## Begin

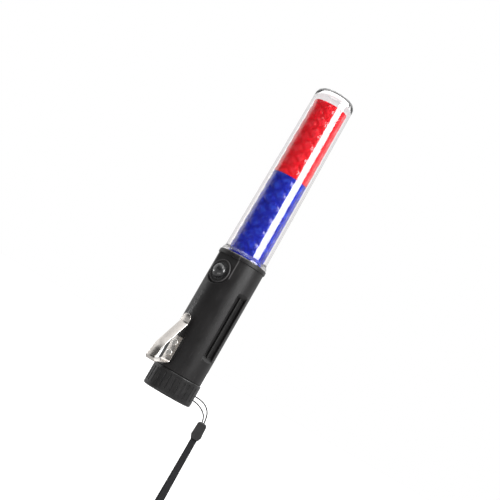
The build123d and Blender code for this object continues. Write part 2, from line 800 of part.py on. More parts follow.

## End
## Begin

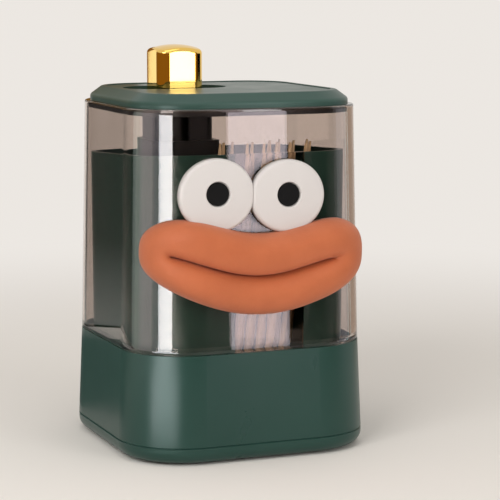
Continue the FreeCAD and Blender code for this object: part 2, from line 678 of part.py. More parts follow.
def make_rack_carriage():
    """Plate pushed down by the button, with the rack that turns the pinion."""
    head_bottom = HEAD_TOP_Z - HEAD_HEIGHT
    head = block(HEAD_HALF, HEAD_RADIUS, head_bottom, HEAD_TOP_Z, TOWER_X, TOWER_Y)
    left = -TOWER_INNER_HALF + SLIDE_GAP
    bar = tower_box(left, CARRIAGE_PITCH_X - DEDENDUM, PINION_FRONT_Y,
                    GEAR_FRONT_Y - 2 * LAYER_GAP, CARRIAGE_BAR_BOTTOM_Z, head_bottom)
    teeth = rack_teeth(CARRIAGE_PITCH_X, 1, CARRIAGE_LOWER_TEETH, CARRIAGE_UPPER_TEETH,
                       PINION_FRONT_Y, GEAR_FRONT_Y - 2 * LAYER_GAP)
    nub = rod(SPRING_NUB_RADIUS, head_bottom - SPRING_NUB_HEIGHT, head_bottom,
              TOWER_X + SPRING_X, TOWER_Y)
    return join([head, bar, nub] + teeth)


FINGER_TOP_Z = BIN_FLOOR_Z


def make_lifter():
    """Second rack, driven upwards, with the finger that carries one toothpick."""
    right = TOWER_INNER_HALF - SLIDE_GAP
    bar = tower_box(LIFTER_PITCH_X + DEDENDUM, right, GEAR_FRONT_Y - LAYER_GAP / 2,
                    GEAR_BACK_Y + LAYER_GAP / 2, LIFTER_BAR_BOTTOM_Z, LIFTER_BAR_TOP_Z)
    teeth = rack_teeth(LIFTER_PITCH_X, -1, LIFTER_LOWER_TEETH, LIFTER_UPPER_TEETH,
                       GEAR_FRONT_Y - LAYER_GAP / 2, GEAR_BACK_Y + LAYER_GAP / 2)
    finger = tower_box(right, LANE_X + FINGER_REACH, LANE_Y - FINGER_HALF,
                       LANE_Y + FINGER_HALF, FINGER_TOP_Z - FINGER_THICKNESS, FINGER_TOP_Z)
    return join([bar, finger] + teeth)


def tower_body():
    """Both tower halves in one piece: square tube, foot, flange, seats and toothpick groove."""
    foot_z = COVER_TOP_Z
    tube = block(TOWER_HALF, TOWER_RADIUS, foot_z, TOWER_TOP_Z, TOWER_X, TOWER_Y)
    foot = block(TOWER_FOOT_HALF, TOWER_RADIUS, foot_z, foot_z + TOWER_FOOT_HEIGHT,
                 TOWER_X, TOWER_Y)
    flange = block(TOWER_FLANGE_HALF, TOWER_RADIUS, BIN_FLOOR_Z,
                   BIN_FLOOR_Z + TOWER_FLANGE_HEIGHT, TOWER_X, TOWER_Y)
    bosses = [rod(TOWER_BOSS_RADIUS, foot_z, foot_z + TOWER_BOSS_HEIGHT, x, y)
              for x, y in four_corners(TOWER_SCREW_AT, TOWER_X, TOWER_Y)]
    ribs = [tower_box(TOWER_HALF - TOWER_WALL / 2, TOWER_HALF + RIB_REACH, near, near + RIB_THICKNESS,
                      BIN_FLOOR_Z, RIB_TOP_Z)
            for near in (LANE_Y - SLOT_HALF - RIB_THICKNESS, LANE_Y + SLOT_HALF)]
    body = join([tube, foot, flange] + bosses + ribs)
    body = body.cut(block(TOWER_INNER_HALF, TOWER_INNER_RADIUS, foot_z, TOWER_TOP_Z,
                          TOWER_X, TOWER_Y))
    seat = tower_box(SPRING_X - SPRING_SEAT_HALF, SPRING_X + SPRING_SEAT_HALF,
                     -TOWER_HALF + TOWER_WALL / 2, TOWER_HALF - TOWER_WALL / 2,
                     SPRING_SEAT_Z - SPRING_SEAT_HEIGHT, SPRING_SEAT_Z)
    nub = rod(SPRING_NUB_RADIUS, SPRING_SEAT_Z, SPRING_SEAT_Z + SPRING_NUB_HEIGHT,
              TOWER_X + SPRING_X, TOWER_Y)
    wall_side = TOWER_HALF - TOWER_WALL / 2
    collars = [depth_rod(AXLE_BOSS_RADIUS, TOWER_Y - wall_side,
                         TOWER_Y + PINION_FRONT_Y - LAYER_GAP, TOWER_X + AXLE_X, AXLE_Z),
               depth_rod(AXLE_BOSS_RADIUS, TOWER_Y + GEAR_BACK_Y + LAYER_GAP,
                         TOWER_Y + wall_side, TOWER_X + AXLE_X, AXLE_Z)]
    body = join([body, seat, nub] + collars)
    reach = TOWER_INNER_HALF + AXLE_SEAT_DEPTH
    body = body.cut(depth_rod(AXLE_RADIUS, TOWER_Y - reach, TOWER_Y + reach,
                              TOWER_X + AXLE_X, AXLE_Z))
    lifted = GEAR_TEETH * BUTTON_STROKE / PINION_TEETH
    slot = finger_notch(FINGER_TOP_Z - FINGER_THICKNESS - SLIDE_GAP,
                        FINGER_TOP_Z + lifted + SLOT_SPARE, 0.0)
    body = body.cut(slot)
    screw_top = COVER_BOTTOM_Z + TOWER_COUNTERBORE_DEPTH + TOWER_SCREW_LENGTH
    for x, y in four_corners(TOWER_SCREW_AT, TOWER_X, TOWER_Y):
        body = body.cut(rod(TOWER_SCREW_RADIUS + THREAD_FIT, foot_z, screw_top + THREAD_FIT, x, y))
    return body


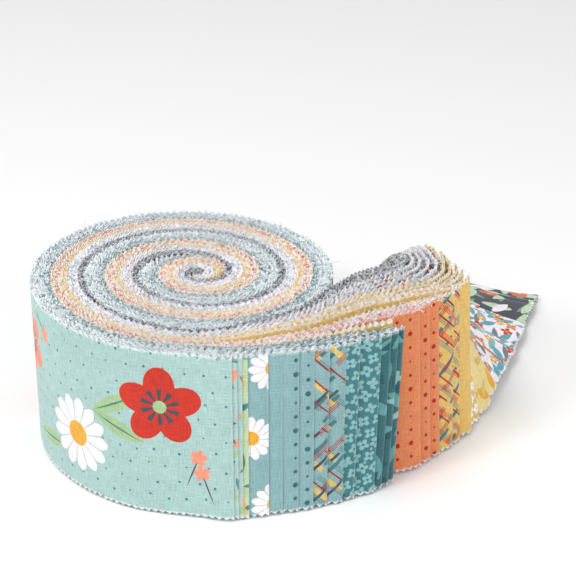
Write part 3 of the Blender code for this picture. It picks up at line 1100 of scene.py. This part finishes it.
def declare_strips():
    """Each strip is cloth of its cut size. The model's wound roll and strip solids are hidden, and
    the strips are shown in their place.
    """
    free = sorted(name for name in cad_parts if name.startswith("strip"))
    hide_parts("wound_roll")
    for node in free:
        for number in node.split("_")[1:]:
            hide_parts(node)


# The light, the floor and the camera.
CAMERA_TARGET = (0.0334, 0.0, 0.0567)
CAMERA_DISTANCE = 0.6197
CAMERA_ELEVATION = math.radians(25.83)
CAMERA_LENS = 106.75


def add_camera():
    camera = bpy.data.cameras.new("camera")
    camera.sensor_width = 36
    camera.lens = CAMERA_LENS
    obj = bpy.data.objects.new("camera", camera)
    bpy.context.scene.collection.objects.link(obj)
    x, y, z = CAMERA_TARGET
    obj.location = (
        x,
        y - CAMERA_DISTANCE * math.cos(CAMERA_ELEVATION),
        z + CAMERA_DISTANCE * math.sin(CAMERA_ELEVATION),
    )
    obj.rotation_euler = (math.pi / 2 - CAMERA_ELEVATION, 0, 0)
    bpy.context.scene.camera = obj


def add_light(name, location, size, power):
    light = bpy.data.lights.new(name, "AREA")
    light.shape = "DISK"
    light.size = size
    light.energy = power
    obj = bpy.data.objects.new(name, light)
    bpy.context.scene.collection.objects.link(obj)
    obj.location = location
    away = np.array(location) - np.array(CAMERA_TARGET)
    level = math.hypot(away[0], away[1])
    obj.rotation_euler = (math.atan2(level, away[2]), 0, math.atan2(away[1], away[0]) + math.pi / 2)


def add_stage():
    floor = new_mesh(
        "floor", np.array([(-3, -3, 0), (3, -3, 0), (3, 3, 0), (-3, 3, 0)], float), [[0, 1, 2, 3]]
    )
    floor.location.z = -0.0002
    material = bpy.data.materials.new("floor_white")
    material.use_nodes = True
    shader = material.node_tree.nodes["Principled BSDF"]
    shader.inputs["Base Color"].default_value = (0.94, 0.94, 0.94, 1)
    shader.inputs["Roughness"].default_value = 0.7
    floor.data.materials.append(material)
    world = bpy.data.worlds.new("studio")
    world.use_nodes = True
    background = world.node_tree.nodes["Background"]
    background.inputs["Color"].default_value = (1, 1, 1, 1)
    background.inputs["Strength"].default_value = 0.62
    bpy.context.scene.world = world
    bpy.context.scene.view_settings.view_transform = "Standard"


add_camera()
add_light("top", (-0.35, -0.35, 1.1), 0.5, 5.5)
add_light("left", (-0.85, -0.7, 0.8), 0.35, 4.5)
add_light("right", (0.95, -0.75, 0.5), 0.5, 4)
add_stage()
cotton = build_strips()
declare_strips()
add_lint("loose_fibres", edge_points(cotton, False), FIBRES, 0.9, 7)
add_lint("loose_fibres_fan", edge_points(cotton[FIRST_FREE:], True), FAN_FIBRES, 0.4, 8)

## End
## Begin

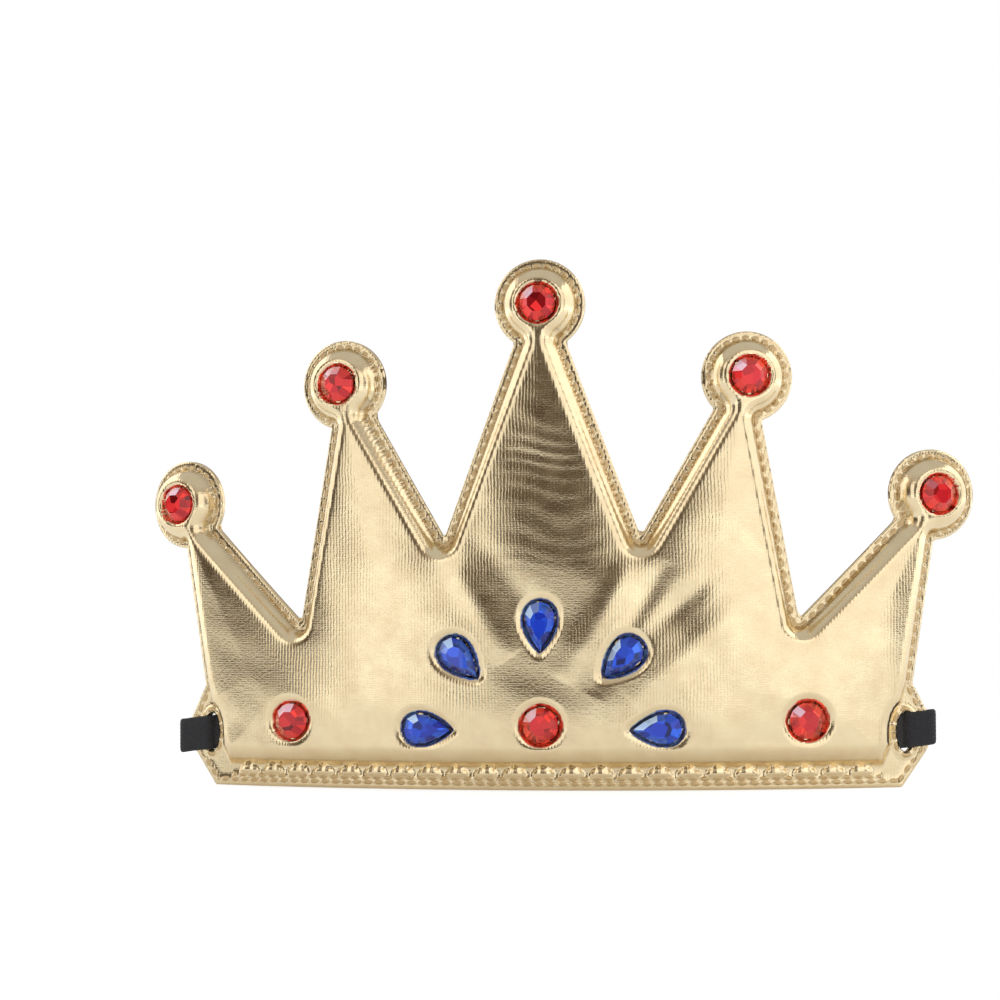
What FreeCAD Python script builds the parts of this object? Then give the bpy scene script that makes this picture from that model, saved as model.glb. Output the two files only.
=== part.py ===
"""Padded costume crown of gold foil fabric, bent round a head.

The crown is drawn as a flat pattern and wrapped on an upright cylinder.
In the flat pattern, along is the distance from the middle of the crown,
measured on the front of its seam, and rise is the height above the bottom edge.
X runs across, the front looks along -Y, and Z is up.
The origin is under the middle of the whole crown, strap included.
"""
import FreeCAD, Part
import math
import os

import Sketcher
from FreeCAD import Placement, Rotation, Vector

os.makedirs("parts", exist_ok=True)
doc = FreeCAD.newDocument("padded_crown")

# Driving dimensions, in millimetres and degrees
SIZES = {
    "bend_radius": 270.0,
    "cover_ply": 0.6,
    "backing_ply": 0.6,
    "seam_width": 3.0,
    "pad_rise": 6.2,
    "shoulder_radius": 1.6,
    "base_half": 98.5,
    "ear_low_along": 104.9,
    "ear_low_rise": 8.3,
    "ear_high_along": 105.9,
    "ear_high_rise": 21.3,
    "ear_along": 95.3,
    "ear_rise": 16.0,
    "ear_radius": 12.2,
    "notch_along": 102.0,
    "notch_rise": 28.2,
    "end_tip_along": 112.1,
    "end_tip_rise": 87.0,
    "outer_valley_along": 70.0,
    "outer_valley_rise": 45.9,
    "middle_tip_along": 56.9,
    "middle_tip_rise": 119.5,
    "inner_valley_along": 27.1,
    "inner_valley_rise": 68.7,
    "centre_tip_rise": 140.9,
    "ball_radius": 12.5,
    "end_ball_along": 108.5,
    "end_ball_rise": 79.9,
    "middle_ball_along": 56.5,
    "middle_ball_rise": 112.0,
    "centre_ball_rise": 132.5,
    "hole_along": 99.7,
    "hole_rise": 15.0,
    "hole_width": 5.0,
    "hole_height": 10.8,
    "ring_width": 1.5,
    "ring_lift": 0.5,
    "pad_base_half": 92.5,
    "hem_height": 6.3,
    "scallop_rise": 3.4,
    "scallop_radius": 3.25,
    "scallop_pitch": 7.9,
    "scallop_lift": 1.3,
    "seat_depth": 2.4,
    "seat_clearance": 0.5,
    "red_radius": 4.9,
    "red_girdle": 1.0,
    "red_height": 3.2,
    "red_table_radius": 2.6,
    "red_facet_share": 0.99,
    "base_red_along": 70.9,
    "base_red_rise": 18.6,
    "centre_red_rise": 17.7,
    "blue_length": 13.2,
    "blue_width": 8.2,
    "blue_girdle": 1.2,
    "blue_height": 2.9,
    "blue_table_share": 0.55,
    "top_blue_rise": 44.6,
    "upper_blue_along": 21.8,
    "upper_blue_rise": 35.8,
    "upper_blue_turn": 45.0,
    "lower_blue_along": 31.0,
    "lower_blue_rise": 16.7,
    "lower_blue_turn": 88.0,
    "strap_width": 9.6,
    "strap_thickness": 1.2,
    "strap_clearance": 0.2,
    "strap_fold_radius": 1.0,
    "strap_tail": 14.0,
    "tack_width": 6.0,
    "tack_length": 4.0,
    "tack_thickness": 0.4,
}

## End

→ **AIM OF THE TASK**
Give again only the lines that run from the line with "What FreeCAD Python" to the line with "round a head.". Include both of those lines exactly as written.

→ **SOLUTION BELOW**
What FreeCAD Python script builds the parts of this object? Then give the bpy scene script that makes this picture from that model, saved as model.glb. Output the two files only.
=== part.py ===
"""Padded costume crown of gold foil fabric, bent round a head.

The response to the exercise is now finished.